Dasha Trofimova for Meduza
Dasha Trofimova for Meduza
Dasha Trofimova for Meduza

— Have you read discussions about your film on social media? You’re being criticized not only by supporters of the war but also by its opponents.

— People have told me about that. I haven’t read [the criticism] myself. One journalist said to me: “I watched your film, opened Facebook, and couldn’t find a single positive comment.” That surprised me. She said, “I’ll send them to you.” I opened it and closed it right away. I didn’t read them. Because some of the people writing them are people I respect.

Some of my students have sent me those comments too — my former students. People accuse me of being insincere. How can you accuse someone you don’t know of being insincere? I don’t know why this happens, but it’s good. People are talking about the film — for better or for worse. Indifference would hurt more.

Dasha Trofimova for Meduza

— The most common criticism is that the people in your film — including the children — didn’t consent to being filmed for a documentary and didn’t know what was happening. They thought you were filming for a report.

— That’s exactly what it was: a report.

— At first, yes. But later you were making a film.

— I answered your question. It’s a report.

Read more about the backlash

A Russian teacher filmed classroom war propaganda, and the smuggled footage is now an Oscar-nominated documentary. But émigrés are split.

Read more about the backlash

A Russian teacher filmed classroom war propaganda, and the smuggled footage is now an Oscar-nominated documentary. But émigrés are split.

— A report to whom?

— To the future. It’s a video report. The time will come when we’ll ask: “How did it happen that an entire generation became angry and aggressive?” And I’ll say: “Here — the report exists. It was published long ago. This is how it happened.”

— What was your collaboration with David Borenstein like?

— He recommended some films for me to watch. He said, “You’re shooting everything in the first person — watch these, they’re done the same way.” I didn’t do it. I said, “Okay, send the list,” but I didn’t watch anything. I was afraid of repeating something someone else had done.

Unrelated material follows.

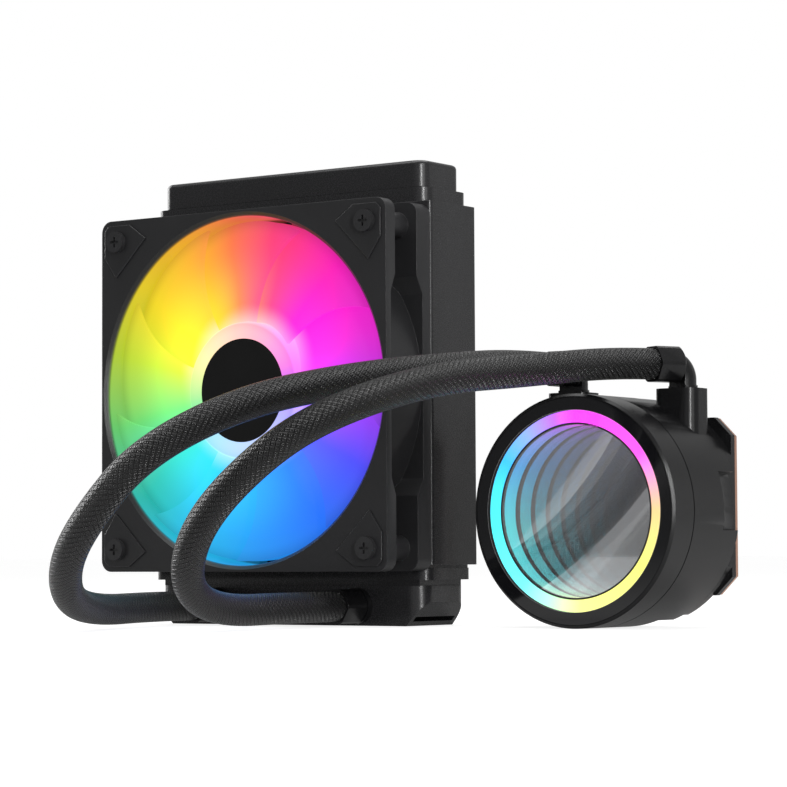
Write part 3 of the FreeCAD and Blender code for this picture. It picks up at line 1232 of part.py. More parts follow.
def hose(name, points):
    """A round bar along straight runs joined by tangent arcs as large as the runs allow."""
    radius = number(d.hose_diameter) / 2
    edges = []
    here = points[0]
    radii = []
    length = 0.0
    for before, point, after in zip(points, points[1:], points[2:]):
        first, second = point - before, after - point
        turn = first.getAngle(second)
        shorter = min(first.Length, second.Length)
        back = BEND_SHARE * shorter
        bend = back / math.tan(turn / 2)
        start = point - first.normalize() * back
        end = point + second.normalize() * back
        to_middle = (second - first).normalize()
        middle = point + to_middle * (bend / math.cos(turn / 2) - bend)
        edges.append(Part.LineSegment(here, start).toShape())
        edges.append(Part.Arc(start, middle, end).toShape())
        length += (start - here).Length + bend * turn
        radii.append(bend)
        here = end
    edges.append(Part.LineSegment(here, points[-1]).toShape())
    length += (points[-1] - here).Length
    spine = Part.Wire(edges)
    ring_wire = Part.Wire(Part.makeCircle(radius, points[0], points[1] - points[0]))
    bar = spine.makePipeShell([ring_wire], True, True)
    expected = math.pi * radius * radius * length
    print(name, "length", round(length, 1), "volume share", round(bar.Volume / expected, 4))
    print(name, "radii", [round(value) for value in radii])
    if abs(bar.Volume / expected - 1) > VOLUME_TOLERANCE:
        raise ValueError(f"{name}: the bar's volume is not section times length")
    solid_node(name, bar)


hose("hose_right", hose_points(1, number(d.right_turn), RIGHT_ROUTE, RIGHT_ENDS))
hose("hose_left", hose_points(-1, number(d.left_turn), LEFT_ROUTE, LEFT_ENDS))

doc.recompute()
for thing in doc.Objects:
    if "Invalid" in thing.State or "Error" in thing.State:
        raise ValueError(f"{thing.Name} failed: {thing.State}")
for name, thing in nodes.items():
    if thing.Shape.isNull() or not thing.Shape.isValid() or not thing.Shape.Solids:
        raise ValueError(f"{name} has no valid solid")

os.makedirs("parts", exist_ok=True)
for name, thing in nodes.items():
    thing.Shape.exportStep(f"parts/{name}.step")
print(len(nodes), "nodes written")
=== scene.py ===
# %% [markdown]
# # A lit liquid cooler
#
# The object is a closed-loop cooler for a processor: a slim radiator with one fan on its face, two
# braided hoses, and a round pump head whose glass front shows a ring of light again and again. Its
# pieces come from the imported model, so nothing here moves or resizes them. This lesson gives each
# piece the finish of the real one, and builds what the solids leave plain: the rounded edges that
# catch the light, the wide blades of the fan, the woven sleeves of the hoses, and the glow.

# %% Load the frame
import bmesh
import bpy
import json
import math
from mathutils import Matrix, Vector


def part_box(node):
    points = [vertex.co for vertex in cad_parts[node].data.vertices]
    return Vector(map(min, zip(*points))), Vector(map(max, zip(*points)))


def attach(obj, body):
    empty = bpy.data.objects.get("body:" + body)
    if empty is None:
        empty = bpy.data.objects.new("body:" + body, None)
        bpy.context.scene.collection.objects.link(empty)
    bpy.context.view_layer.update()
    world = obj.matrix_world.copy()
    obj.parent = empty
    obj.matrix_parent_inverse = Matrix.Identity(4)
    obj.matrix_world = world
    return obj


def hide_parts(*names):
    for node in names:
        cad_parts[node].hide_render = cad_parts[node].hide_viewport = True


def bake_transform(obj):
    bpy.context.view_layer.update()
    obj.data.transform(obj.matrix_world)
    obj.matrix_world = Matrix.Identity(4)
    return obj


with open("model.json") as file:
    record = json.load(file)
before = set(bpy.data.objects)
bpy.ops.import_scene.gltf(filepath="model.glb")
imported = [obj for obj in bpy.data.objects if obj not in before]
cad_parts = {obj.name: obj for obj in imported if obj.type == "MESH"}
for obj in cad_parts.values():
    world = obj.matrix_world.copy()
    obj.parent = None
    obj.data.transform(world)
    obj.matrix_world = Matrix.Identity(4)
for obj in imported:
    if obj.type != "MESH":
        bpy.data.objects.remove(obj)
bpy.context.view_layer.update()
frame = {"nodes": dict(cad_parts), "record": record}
scene = bpy.context.scene
scene.view_settings.view_transform = "Standard"
MM = 0.001


def placed(name, data):
    """A new object with this data, both under one name."""
    data.name = name
    item = bpy.data.objects.new(name, data)
    scene.collection.objects.link(item)
    return item


# %% [markdown]
# ## Camera
#
# The camera was worked out from the straight edges of the fan, whose size is standard. It stands in
# front, to the right, a little lower than the fan's middle, and looks slightly up. A long lens
# keeps the fan's square almost square.

# %% Camera
CAMERA_PLACE = Vector((594.6, -784.2, 22.9)) * MM
CAMERA_AZIMUTH = math.radians(35.494)
CAMERA_PITCH = math.radians(3.228)
CAMERA_ROLL = math.radians(0.277)
CAMERA_LENS = 131.92
SENSOR_WIDTH = 36
NEAREST, FARTHEST = 0.01, 50


def make_camera():
    """The photograph's view, as a turn about Z, then the pitch, then the roll."""
    lens = bpy.data.cameras.new("camera")
    lens.sensor_width = SENSOR_WIDTH
    lens.lens = CAMERA_LENS
    lens.clip_start = NEAREST
    lens.clip_end = FARTHEST
    camera = placed("camera", lens)
    turn = Matrix.Rotation(CAMERA_AZIMUTH, 4, "Z") @ Matrix.Rotation(math.pi / 2 + CAMERA_PITCH, 4, "X")
    camera.matrix_world = Matrix.Translation(CAMERA_PLACE) @ turn @ Matrix.Rotation(-CAMERA_ROLL, 4, "Z")
    scene.camera = camera
    print("camera at", [round(value, 3) for value in camera.matrix_world.translation])


make_camera()

# %% [markdown]
# ## Shader maths as sums
#
# A material is easier to read as a sum than as boxes and wires. `Value` wraps one output socket and
# knows + - * /, so an expression adds its own Math nodes. `Finish` starts a material, and its `node`
# adds any other node: settings first, then values or links.

# %% A small language for materials
NOISE_ROUGHNESS = 0.55


class Value:
    """One output socket of a material, used like a number."""

    def __init__(self, finish, socket):
        self.finish = finish
        self.socket = socket

    def maths(self, operation, *others):
        return self.finish.node("ShaderNodeMath", {"operation": operation}, self, *others)

    def __add__(self, other):
        return self.maths("ADD", other)

    def __sub__(self, other):
        return self.maths("SUBTRACT", other)

    def __mul__(self, other):
        return self.maths("MULTIPLY", other)

    def __truediv__(self, other):
        return self.maths("DIVIDE", other)

    def __radd__(self, other):
        return self.maths("ADD", other)

    def __rmul__(self, other):
        return self.maths("MULTIPLY", other)

    def __rsub__(self, other):
        return self.finish.node("ShaderNodeMath", {"operation": "SUBTRACT"}, other, self)

    def power(self, exponent):
        return self.maths("POWER", exponent)

    def sine(self):
        return self.maths("SINE")

    def size(self):
        return self.maths("ABSOLUTE")

    def most(self, other):
        return self.maths("MAXIMUM", other)

    def least(self, other):
        return self.maths("MINIMUM", other)

    def output(self, which):
        """Another output of the same node, by its name or number."""
        return Value(self.finish, self.socket.node.outputs[which])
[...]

One thing I accepted reluctantly was the video diaries. I still don’t like them. David spent three days persuading me to keep them. Of course we had disagreements. Some things I defended, some I couldn’t.

Dasha Trofimova for Meduza

— What did you manage to defend?

— The script. David gave me a voice-over he had written. I said, “No, my friend, this won’t work. I would never say that. I don’t think that way. Let’s rewrite it.” So we rewrote it.

Or the scene with the teachers where they say, “Our students’ performance is declining.” He wanted to cut that scene from the film. I don’t remember exactly why — probably security concerns. But I insisted it had to stay.

How parents try to shield kids from propaganda

‘I won’t let them turn into pawns for the military’ Meduza’s Russian readers on how they’re protecting their children from pro-war propaganda in schools

How parents try to shield kids from propaganda

‘I won’t let them turn into pawns for the military’ Meduza’s Russian readers on how they’re protecting their children from pro-war propaganda in schools

— Why?

— Because schools in Russia were and still are closed institutions. You can’t just walk in with a camera and film there. And if you do film, you’ll only hear what they’re told to say. Teachers won’t admit that academic performance is falling.

On the hard drive I smuggled out of the country, there was another scene that didn’t make it into the film. It was a school-wide parents’ meeting the day after that teachers’ meeting. The vice principal came out and said: “Everything is fine. Your children are doing great, studying well. Yes, there are problems, but nothing serious — performance is improving.” Even though among themselves they were saying the opposite.

I told David: “In Russian schools, this is how it works. No one will ever say a problem out loud. And when this film comes out, people will argue about it, it won’t go unnoticed. People in Russia will talk about it, I’m sure. And this is the first and last chance for both me and those teachers to say that performance is declining.”

Dasha Trofimova for Meduza

— Is there anything you would do differently now?

— There’s a section in the film about repressions against people accused of treason. In that part we mention [exiled Russian opposition politician] Vladimir Kara-Murza. And I told David: “Everyone already knows about him. Let’s talk instead about teachers or children who ended up in serious situations, even criminal cases.”

But we would have had to build a documentary base, and we were already short on time. He said we didn’t have time for that. Later someone told me that at least their names could have appeared in the credits. I didn’t even think of that while we were making the film.

— What happened to the people in the film after we last see them?

 — A year ago, when the film came out, FSB officers came to the school. They said: “This person never existed, this film never existed. You do not comment on this film. You do not call this person or correspond with him.”

So now I only talk to my colleagues on birthdays. I call or write, we speak for a minute — and that’s it.

As for the kids, some are still studying, some went to university. In general, everything is fine. I still talk to my mom too. At first, the news of the film was painful for her, but I think now she’s even proud of it.